What to produce> Sift the listing for lines that hold the string "axes" and pull them out.

Given data>
(begin)
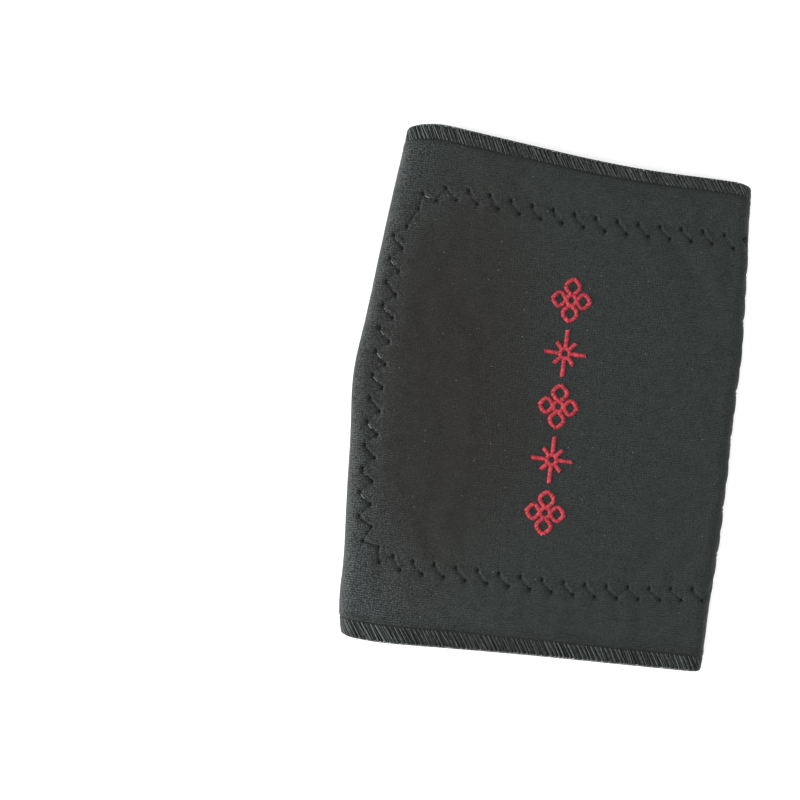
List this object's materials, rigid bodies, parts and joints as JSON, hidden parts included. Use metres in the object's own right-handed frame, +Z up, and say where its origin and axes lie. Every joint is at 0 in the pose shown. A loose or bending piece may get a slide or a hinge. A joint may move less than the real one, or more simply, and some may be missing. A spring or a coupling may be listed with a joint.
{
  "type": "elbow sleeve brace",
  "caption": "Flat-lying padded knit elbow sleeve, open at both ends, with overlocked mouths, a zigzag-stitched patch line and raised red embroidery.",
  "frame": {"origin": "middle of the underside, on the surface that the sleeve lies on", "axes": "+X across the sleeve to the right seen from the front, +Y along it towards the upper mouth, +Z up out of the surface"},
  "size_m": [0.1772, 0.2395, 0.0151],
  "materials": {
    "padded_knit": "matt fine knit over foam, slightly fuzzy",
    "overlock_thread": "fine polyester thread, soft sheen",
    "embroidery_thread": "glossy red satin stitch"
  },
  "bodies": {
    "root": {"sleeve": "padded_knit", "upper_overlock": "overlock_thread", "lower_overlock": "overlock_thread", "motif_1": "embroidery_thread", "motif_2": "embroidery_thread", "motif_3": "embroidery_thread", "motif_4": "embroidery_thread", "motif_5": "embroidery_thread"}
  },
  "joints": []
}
(end)
The result>
List this object's materials, rigid bodies, parts and joints as JSON, hidden parts included. Use metres in the object's own right-handed frame, +Z up, and say where its origin and axes lie. Every joint is at 0 in the pose shown. A loose or bending piece may get a slide or a hinge. A joint may move less than the real one, or more simply, and some may be missing. A spring or a coupling may be listed with a joint.
  "frame": {"origin": "middle of the underside, on the surface that the sleeve lies on", "axes": "+X across the sleeve to the right seen from the front, +Y along it towards the upper mouth, +Z up out of the surface"},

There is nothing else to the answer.